Every line that includes the word "return" is to be listed.

Collection entries
#####

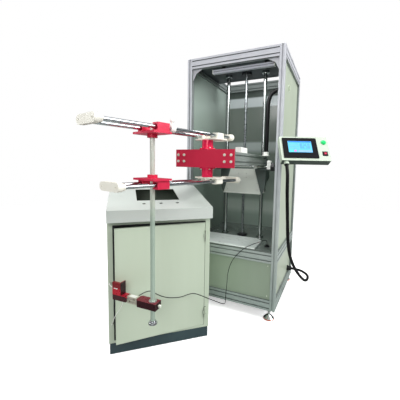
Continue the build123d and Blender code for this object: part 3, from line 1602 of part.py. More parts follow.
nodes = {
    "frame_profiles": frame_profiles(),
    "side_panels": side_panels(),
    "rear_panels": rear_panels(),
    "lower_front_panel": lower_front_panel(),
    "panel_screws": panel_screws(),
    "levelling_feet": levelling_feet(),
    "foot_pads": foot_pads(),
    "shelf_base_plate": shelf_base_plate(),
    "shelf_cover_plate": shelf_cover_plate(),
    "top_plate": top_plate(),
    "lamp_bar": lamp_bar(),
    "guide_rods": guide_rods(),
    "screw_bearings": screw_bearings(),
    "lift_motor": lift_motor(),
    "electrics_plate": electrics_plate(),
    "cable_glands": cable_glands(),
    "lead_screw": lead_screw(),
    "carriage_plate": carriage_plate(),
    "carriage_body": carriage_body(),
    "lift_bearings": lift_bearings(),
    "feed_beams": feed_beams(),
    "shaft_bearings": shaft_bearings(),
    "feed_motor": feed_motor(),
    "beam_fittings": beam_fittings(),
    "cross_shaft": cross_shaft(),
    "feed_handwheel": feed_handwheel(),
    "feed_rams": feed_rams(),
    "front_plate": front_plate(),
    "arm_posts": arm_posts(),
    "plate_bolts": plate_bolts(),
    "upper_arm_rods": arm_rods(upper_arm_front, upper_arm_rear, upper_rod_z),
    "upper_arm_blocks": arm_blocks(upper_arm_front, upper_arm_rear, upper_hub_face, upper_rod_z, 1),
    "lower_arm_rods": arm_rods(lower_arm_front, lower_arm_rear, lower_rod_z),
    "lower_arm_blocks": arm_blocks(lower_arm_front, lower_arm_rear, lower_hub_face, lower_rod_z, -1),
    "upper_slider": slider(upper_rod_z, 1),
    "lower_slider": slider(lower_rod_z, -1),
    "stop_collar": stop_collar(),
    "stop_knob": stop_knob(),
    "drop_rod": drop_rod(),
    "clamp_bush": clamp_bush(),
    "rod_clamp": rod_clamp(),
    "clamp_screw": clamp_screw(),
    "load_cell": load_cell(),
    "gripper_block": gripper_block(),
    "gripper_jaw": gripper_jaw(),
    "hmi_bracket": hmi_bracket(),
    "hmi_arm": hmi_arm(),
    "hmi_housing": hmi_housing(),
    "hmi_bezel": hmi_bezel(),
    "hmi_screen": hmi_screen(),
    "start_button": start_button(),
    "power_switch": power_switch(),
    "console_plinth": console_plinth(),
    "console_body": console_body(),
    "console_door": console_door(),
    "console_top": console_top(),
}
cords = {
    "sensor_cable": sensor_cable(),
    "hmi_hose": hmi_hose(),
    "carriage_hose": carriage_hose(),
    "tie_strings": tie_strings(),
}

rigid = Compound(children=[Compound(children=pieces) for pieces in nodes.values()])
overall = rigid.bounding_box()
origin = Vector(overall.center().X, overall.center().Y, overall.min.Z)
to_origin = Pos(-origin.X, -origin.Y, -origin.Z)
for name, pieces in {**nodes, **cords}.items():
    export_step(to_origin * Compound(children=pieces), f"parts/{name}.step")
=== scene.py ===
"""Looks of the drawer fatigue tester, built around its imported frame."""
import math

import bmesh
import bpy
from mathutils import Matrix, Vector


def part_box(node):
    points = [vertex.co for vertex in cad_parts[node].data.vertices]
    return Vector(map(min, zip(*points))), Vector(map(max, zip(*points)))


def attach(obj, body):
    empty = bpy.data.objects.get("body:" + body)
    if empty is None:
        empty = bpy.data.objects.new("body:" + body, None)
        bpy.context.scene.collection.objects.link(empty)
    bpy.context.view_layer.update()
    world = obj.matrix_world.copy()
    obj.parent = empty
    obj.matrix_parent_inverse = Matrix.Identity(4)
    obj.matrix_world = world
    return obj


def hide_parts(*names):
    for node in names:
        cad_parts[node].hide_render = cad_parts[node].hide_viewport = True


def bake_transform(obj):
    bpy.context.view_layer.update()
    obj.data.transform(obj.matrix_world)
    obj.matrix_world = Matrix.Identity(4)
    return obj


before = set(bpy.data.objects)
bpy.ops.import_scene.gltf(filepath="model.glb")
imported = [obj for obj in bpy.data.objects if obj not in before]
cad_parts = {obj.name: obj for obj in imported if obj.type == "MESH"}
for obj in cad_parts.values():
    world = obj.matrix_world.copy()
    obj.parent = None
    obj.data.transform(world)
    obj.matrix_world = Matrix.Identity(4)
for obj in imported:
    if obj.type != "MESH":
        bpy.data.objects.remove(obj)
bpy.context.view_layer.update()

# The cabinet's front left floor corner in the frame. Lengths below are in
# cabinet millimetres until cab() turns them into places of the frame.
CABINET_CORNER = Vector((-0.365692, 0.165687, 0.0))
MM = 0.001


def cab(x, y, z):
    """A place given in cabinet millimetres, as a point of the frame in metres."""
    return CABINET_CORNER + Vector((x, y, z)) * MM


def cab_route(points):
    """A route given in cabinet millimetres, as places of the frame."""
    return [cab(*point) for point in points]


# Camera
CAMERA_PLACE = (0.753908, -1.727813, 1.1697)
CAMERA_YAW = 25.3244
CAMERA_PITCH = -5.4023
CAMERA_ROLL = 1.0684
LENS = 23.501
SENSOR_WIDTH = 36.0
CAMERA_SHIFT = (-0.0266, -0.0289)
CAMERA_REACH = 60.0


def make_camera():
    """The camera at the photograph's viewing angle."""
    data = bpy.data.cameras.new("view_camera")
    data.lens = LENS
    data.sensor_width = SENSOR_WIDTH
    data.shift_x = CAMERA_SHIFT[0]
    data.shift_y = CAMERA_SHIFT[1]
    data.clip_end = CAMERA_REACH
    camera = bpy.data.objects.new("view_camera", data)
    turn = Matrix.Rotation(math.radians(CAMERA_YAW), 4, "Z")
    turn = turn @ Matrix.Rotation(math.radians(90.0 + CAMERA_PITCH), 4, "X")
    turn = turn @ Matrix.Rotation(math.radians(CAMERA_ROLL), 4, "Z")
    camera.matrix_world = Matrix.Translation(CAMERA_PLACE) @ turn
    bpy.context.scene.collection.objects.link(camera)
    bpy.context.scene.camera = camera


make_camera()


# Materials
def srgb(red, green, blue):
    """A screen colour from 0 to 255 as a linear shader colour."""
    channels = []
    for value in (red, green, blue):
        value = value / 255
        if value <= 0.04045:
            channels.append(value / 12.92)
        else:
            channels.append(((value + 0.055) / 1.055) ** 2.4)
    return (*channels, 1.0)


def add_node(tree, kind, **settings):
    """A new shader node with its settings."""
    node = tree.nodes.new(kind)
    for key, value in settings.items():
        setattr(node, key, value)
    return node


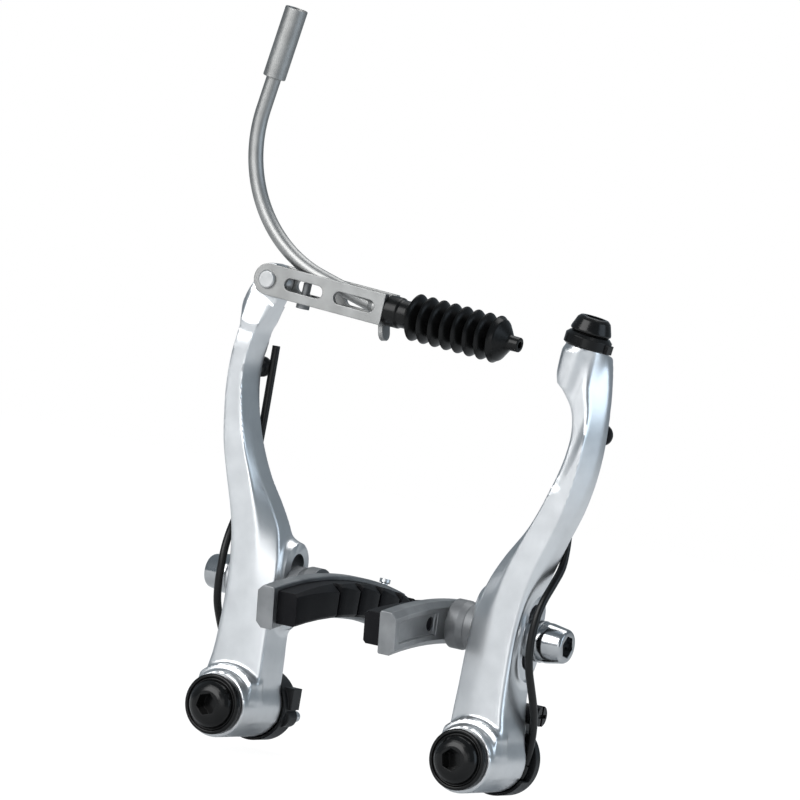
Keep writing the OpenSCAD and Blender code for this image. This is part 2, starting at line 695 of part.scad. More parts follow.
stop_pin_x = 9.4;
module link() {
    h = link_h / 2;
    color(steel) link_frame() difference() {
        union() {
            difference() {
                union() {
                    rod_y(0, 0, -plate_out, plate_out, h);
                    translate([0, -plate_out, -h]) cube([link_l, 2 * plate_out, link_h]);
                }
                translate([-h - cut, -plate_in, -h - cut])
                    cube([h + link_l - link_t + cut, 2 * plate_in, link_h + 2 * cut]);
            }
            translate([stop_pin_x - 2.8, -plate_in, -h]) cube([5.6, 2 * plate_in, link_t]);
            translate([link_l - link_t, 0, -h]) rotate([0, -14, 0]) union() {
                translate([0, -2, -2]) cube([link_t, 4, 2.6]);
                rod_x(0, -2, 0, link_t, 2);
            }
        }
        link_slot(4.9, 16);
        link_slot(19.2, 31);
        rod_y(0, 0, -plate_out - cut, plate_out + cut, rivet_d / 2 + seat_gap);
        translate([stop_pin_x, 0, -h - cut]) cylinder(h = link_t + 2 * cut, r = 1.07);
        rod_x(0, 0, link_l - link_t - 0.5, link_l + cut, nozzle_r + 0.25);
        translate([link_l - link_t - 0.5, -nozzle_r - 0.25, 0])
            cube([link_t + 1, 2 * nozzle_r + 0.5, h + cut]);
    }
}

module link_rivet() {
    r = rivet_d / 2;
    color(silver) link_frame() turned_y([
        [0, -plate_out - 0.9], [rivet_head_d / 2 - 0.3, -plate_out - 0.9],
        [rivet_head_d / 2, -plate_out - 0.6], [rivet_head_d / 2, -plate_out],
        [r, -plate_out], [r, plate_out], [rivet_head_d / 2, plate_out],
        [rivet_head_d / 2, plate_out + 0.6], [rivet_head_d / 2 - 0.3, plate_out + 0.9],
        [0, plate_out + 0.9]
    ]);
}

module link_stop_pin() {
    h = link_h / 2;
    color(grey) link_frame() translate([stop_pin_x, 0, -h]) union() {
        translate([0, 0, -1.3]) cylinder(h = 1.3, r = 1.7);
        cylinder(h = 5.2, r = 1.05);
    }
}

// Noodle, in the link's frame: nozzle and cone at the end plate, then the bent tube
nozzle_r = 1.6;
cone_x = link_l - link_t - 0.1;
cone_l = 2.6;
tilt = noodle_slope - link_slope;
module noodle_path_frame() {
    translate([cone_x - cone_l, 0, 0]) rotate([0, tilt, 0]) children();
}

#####

■ ANSWER FOR THE TASK ■
    return Vector(map(min, zip(*points))), Vector(map(max, zip(*points)))
    return obj
    return obj
    return CABINET_CORNER + Vector((x, y, z)) * MM
    return [cab(*point) for point in points]
    return (*channels, 1.0)
    return node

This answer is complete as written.